YOUR INSTRUCTIONS >> Print every entry exactly as written.

======== EXTRACTED RECORDS

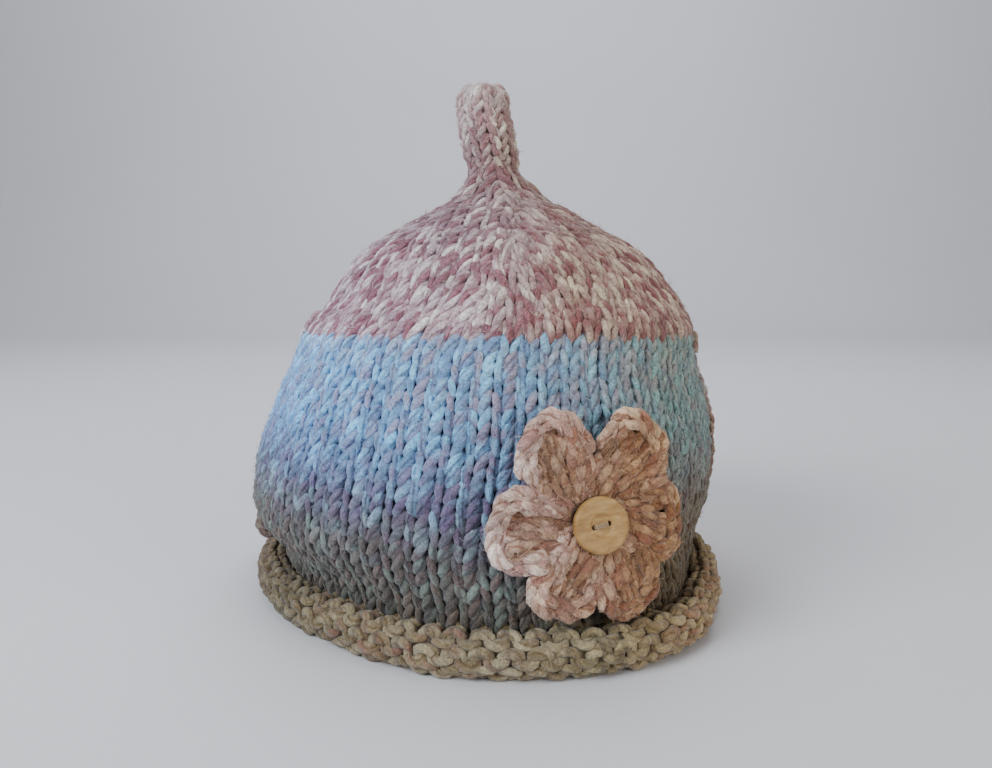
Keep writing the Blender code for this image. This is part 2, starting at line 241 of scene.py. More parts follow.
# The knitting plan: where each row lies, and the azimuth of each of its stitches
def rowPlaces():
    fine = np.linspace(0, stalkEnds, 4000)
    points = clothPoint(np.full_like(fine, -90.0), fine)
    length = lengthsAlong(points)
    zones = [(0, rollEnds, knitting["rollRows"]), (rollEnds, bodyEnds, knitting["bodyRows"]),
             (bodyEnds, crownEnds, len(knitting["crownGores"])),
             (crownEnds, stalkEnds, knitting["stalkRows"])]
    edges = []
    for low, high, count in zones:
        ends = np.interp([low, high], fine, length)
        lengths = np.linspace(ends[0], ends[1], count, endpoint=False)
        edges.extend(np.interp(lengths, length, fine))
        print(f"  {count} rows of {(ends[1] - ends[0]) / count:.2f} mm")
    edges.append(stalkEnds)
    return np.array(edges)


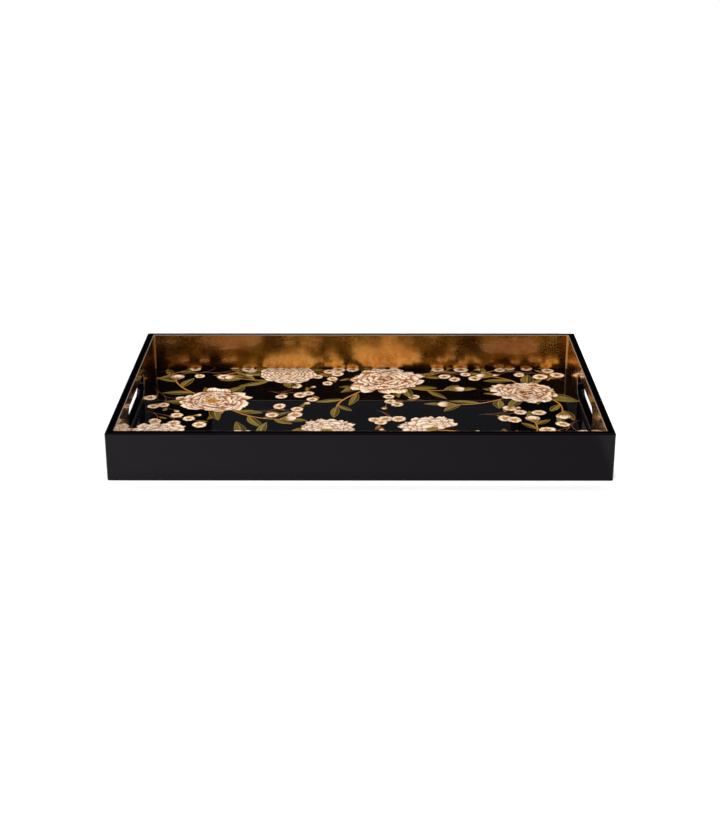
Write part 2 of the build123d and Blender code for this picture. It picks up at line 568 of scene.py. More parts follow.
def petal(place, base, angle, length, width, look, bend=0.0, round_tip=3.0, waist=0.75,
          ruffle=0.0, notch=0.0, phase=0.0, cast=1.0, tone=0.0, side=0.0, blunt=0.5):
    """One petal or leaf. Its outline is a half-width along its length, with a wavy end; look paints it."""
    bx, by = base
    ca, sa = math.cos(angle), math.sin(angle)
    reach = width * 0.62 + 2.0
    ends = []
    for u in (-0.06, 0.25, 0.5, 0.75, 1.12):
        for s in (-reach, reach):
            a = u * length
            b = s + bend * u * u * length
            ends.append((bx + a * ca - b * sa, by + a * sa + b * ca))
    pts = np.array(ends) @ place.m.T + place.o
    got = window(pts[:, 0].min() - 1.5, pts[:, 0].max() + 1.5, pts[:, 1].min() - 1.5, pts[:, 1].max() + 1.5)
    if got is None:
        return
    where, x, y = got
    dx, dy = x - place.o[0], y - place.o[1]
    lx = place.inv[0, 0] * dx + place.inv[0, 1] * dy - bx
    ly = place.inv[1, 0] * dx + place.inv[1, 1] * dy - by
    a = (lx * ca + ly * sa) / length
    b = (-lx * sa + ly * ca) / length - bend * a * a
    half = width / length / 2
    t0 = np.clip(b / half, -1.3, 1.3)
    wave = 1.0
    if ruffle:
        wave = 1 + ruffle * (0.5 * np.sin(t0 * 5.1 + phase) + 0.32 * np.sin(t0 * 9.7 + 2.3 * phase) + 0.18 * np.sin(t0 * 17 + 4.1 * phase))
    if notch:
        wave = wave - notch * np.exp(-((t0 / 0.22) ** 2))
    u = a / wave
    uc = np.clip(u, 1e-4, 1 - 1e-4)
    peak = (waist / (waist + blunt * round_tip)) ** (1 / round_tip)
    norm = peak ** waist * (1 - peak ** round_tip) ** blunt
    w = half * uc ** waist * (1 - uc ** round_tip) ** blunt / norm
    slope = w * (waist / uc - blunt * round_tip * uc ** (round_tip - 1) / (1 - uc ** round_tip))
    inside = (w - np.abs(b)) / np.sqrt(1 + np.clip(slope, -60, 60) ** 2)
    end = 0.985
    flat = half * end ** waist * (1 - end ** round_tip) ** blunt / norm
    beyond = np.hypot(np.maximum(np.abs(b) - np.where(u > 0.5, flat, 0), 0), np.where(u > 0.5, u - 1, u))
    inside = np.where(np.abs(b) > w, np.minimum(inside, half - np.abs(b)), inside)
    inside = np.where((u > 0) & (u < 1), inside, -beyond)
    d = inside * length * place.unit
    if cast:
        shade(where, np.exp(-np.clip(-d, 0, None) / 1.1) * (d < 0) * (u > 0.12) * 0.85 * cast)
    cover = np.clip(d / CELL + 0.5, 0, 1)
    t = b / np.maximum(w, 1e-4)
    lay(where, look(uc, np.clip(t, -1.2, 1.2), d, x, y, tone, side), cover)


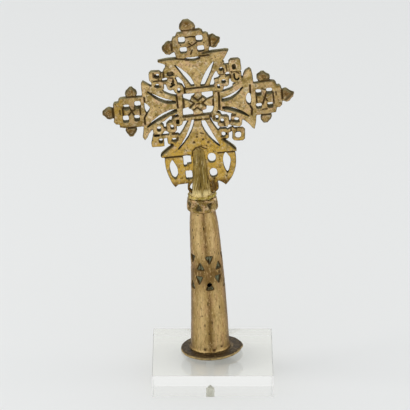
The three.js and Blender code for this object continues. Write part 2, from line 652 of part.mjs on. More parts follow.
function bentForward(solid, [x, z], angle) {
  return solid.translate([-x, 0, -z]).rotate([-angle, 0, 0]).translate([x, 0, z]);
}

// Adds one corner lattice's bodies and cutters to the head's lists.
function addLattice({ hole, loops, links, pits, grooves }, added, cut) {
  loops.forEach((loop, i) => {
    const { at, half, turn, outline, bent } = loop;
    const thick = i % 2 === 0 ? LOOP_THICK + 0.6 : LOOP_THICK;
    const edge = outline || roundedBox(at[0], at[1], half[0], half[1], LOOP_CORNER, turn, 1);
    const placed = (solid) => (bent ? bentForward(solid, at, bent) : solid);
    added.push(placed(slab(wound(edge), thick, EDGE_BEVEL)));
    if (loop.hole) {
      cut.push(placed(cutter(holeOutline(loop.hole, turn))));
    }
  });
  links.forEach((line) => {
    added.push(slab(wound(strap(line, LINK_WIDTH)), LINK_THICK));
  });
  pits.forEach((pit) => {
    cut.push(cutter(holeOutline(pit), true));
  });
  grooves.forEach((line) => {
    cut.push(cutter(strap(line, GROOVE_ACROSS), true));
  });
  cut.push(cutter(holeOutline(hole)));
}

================

WRITTEN ANSWER >>
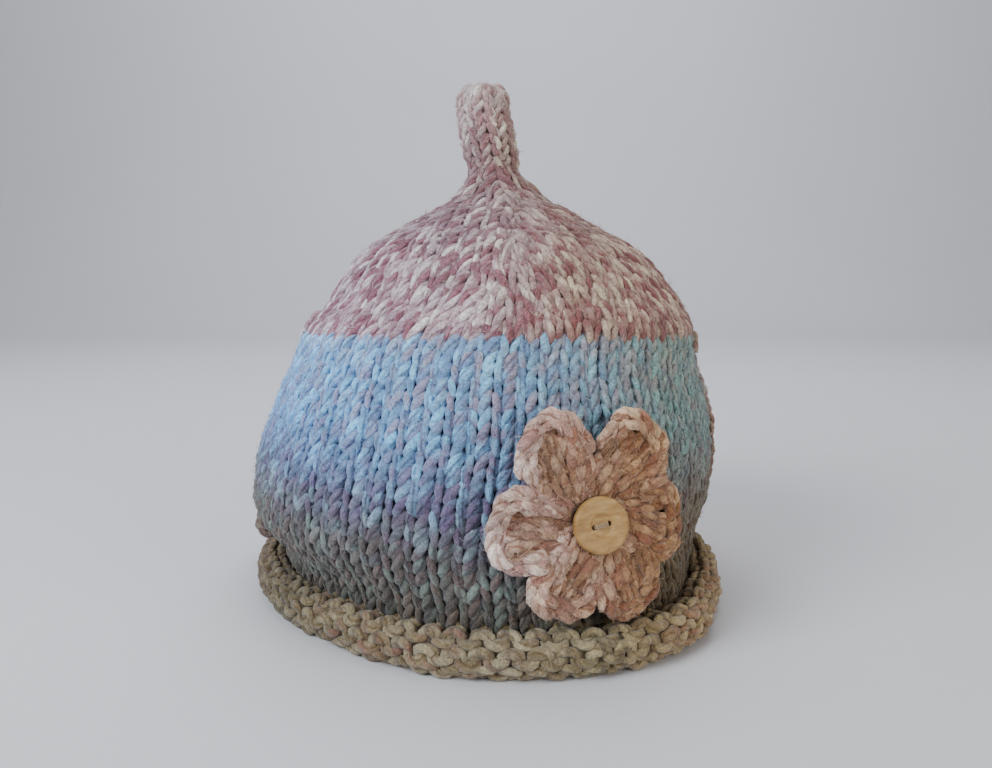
Keep writing the Blender code for this image. This is part 2, starting at line 241 of scene.py. More parts follow.
# The knitting plan: where each row lies, and the azimuth of each of its stitches
def rowPlaces():
    fine = np.linspace(0, stalkEnds, 4000)
    points = clothPoint(np.full_like(fine, -90.0), fine)
    length = lengthsAlong(points)
    zones = [(0, rollEnds, knitting["rollRows"]), (rollEnds, bodyEnds, knitting["bodyRows"]),
             (bodyEnds, crownEnds, len(knitting["crownGores"])),
             (crownEnds, stalkEnds, knitting["stalkRows"])]
    edges = []
    for low, high, count in zones:
        ends = np.interp([low, high], fine, length)
        lengths = np.linspace(ends[0], ends[1], count, endpoint=False)
        edges.extend(np.interp(lengths, length, fine))
        print(f"  {count} rows of {(ends[1] - ends[0]) / count:.2f} mm")
    edges.append(stalkEnds)
    return np.array(edges)


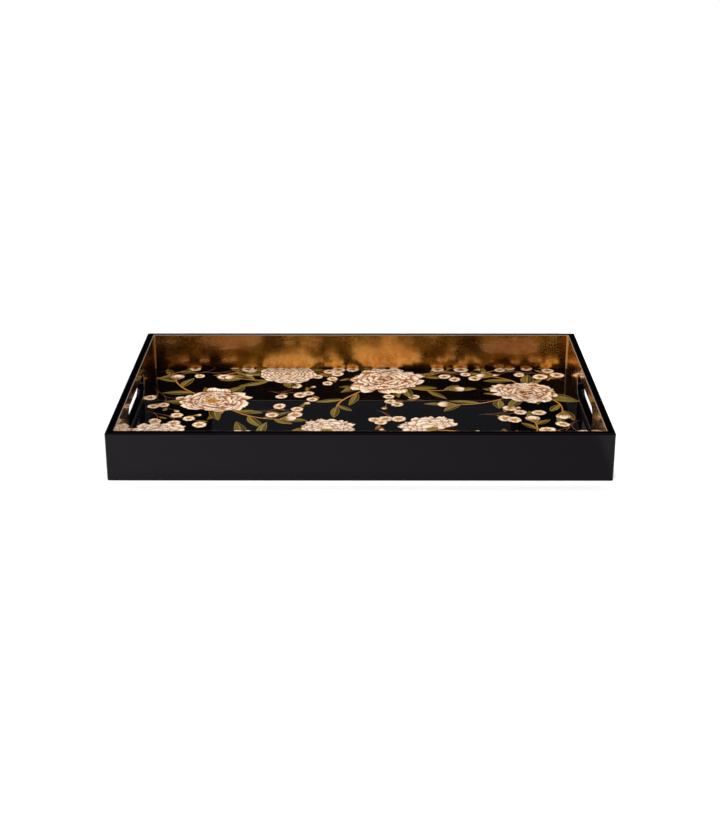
Write part 2 of the build123d and Blender code for this picture. It picks up at line 568 of scene.py. More parts follow.
def petal(place, base, angle, length, width, look, bend=0.0, round_tip=3.0, waist=0.75,
          ruffle=0.0, notch=0.0, phase=0.0, cast=1.0, tone=0.0, side=0.0, blunt=0.5):
    """One petal or leaf. Its outline is a half-width along its length, with a wavy end; look paints it."""
    bx, by = base
    ca, sa = math.cos(angle), math.sin(angle)
    reach = width * 0.62 + 2.0
    ends = []
    for u in (-0.06, 0.25, 0.5, 0.75, 1.12):
        for s in (-reach, reach):
            a = u * length
            b = s + bend * u * u * length
            ends.append((bx + a * ca - b * sa, by + a * sa + b * ca))
    pts = np.array(ends) @ place.m.T + place.o
    got = window(pts[:, 0].min() - 1.5, pts[:, 0].max() + 1.5, pts[:, 1].min() - 1.5, pts[:, 1].max() + 1.5)
    if got is None:
        return
    where, x, y = got
    dx, dy = x - place.o[0], y - place.o[1]
    lx = place.inv[0, 0] * dx + place.inv[0, 1] * dy - bx
    ly = place.inv[1, 0] * dx + place.inv[1, 1] * dy - by
    a = (lx * ca + ly * sa) / length
    b = (-lx * sa + ly * ca) / length - bend * a * a
    half = width / length / 2
    t0 = np.clip(b / half, -1.3, 1.3)
    wave = 1.0
    if ruffle:
        wave = 1 + ruffle * (0.5 * np.sin(t0 * 5.1 + phase) + 0.32 * np.sin(t0 * 9.7 + 2.3 * phase) + 0.18 * np.sin(t0 * 17 + 4.1 * phase))
    if notch:
        wave = wave - notch * np.exp(-((t0 / 0.22) ** 2))
    u = a / wave
    uc = np.clip(u, 1e-4, 1 - 1e-4)
    peak = (waist / (waist + blunt * round_tip)) ** (1 / round_tip)
    norm = peak ** waist * (1 - peak ** round_tip) ** blunt
    w = half * uc ** waist * (1 - uc ** round_tip) ** blunt / norm
    slope = w * (waist / uc - blunt * round_tip * uc ** (round_tip - 1) / (1 - uc ** round_tip))
    inside = (w - np.abs(b)) / np.sqrt(1 + np.clip(slope, -60, 60) ** 2)
    end = 0.985
    flat = half * end ** waist * (1 - end ** round_tip) ** blunt / norm
    beyond = np.hypot(np.maximum(np.abs(b) - np.where(u > 0.5, flat, 0), 0), np.where(u > 0.5, u - 1, u))
    inside = np.where(np.abs(b) > w, np.minimum(inside, half - np.abs(b)), inside)
    inside = np.where((u > 0) & (u < 1), inside, -beyond)
    d = inside * length * place.unit
    if cast:
        shade(where, np.exp(-np.clip(-d, 0, None) / 1.1) * (d < 0) * (u > 0.12) * 0.85 * cast)
    cover = np.clip(d / CELL + 0.5, 0, 1)
    t = b / np.maximum(w, 1e-4)
    lay(where, look(uc, np.clip(t, -1.2, 1.2), d, x, y, tone, side), cover)


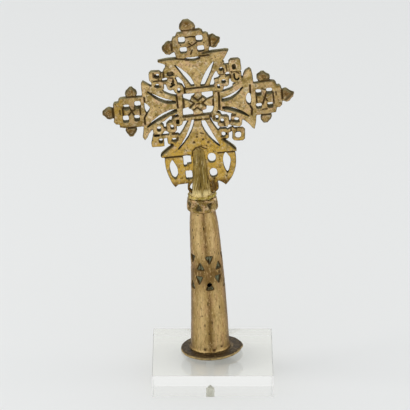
The three.js and Blender code for this object continues. Write part 2, from line 652 of part.mjs on. More parts follow.
function bentForward(solid, [x, z], angle) {
  return solid.translate([-x, 0, -z]).rotate([-angle, 0, 0]).translate([x, 0, z]);
}

// Adds one corner lattice's bodies and cutters to the head's lists.
function addLattice({ hole, loops, links, pits, grooves }, added, cut) {
  loops.forEach((loop, i) => {
    const { at, half, turn, outline, bent } = loop;
    const thick = i % 2 === 0 ? LOOP_THICK + 0.6 : LOOP_THICK;
    const edge = outline || roundedBox(at[0], at[1], half[0], half[1], LOOP_CORNER, turn, 1);
    const placed = (solid) => (bent ? bentForward(solid, at, bent) : solid);
    added.push(placed(slab(wound(edge), thick, EDGE_BEVEL)));
    if (loop.hole) {
      cut.push(placed(cutter(holeOutline(loop.hole, turn))));
    }
  });
  links.forEach((line) => {
    added.push(slab(wound(strap(line, LINK_WIDTH)), LINK_THICK));
  });
  pits.forEach((pit) => {
    cut.push(cutter(holeOutline(pit), true));
  });
  grooves.forEach((line) => {
    cut.push(cutter(strap(line, GROOVE_ACROSS), true));
  });
  cut.push(cutter(holeOutline(hole)));
}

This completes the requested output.